В июне при обыске на рабочем месте Луки в переплетной мастерской обнаружили вырезки из правых газет, где говорилось о ритуальном убийстве, и засунутый в книгу клочок бумаги с заметками о расположении кровеносных сосудов в височной области — в эту часть черепа Андрей получил около тринадцати ударов. Двадцать шестого июня Красовский распорядился арестовать Луку. Арестовали также его брата и, вероятно, чтобы оказывать эмоциональное давление на подозреваемых, их слепого отца.
Красовский проследил, чтобы Луку в полиции переодели в другой костюм и примерили ему разные шляпы. Ему также сбрили бороду, постригли, покрасили волосы и брови в черный цвет, завили усы. Потом подозреваемого привели на то самое место на граничащей с пещерами улице, где печник Ященко видел «черного», «прилично одетого» человека (Лука в своем обычном виде никак не мог подпадать под это описание). Но, несмотря на все ухищрения, Ященко не смог с уверенностью утверждать, что видел именно Луку.
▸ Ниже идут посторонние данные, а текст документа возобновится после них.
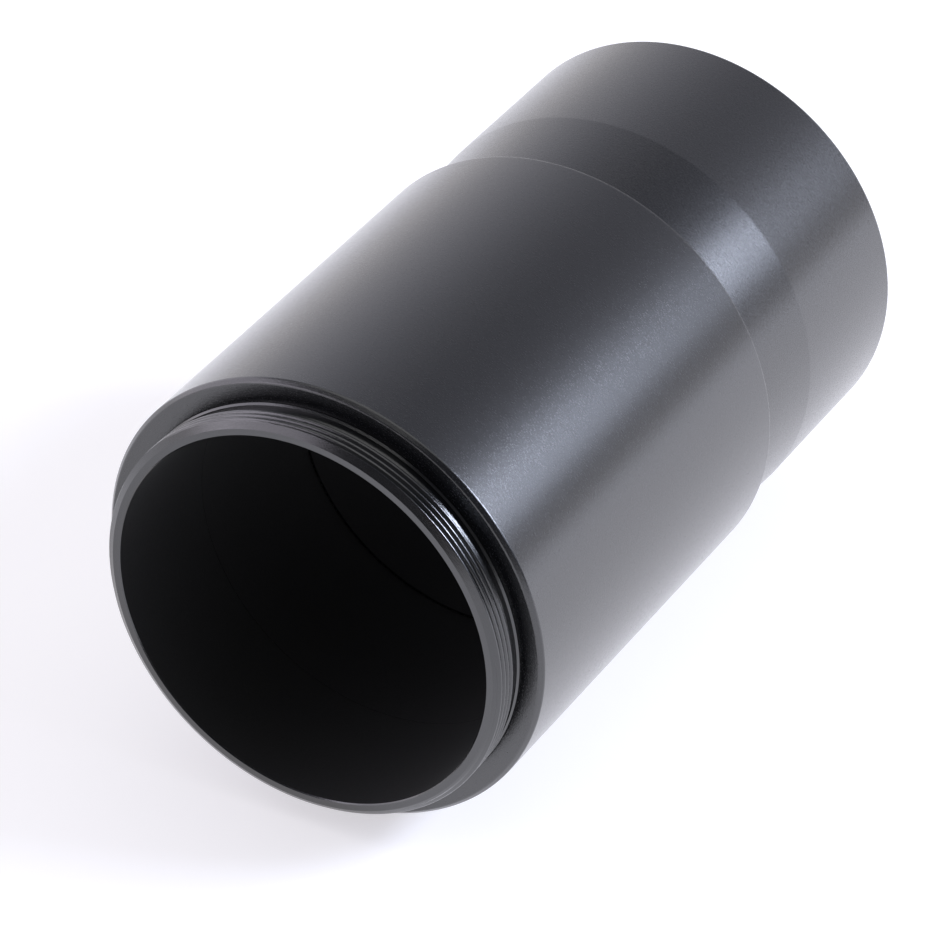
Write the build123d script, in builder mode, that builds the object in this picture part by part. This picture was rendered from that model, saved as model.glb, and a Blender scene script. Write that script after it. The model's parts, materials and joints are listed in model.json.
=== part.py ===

Сдаваться Красовский не собирался. В присутствии Луки два «свидетеля» (на самом деле полицейские в штатском) «опознали» Луку как человека, которого видели на месте преступления. Потрясенный Лука произнес что-то наподобие: «Арестуйте меня, но не мучьте моих родственников, отца и брата, которые ни при чем». И эту фразу расценили как признание. Красовский был убежден, что нашел преступника.
Брандорф, местный прокурор, тоже категорически не верил в «ритуальную» версию убийства Ющинского. Но он пришел к другому, куда более обоснованному выводу: Андрея убили по наущению Веры Чеберяк. Голубев, обнаружив в Жене Чеберяке свидетеля, невольно навел полицейских на след его матери. Каждый, кто говорил с Женей, не сомневался, что мать запугивает его и что он знает больше, чем говорит. Все, даже Чаплинский, понимали, что ею следует заняться как подозреваемой.
В конце мая Красовский вместе с другими полицейскими произвел обыск в доме Чеберяк. Процедура обыска предполагала присутствие гражданского свидетеля, и на эту роль пригласили Степана Захарченко, владельца дома. Захарченко ничего так не желал, как выселить все семейство Чеберяков. Он устал укрывать эту кошмарную женщину и не мог больше выносить ее пьяных оргий. Ее дети, таскавшие фрукты из его сада, тоже не вызывали у Захарченко сочувствия. Более того, он недавно узнал, что Чеберяк годами дурачила его дочь, державшую на той же улице бакалейную лавку: покупала у нее в кредит, а потом платила меньше, чем была должна. (Его дочь почему-то разрешала Чеберяк самой вести расчетную книгу.) Дочь Захарченко как раз подала жалобу властям. Вместе с отцом они собирались предъявить Чеберяк обвинение в мошенничестве. Отношения домовладельца с Чеберяк осложняло еще одно обстоятельство: он был дружен с Менделем Бейлисом.
Пока Красовский с двумя полицейскими осматривал квартиру, околоточный надзиратель Евтихий Кириченко завел разговор с Женей и спросил его об убийстве. «Он что-то хотел мне сказать, — рассказал на суде Кириченко, — но вдруг запнулся и сказал, что не помнит». Чеберяк стояла в той же комнате, несколько поодаль, так что Кириченко ее не видел. «Когда я спросил Женю, кто убил Ющинского, я заметил, что у него получилась судорога в лице», — сообщил Кириченко и уточнил, что боковым зрением увидел, как Чеберяк делала Жене «угрожающие жесты». Кириченко прервал беседу и направился к приставу рассказать о посетившей его догадке о причастности Чеберяк к преступлению. Он чувствовал, что больше ничем нельзя объяснить злобу, которую та проявляла при упоминании имени убитого мальчика.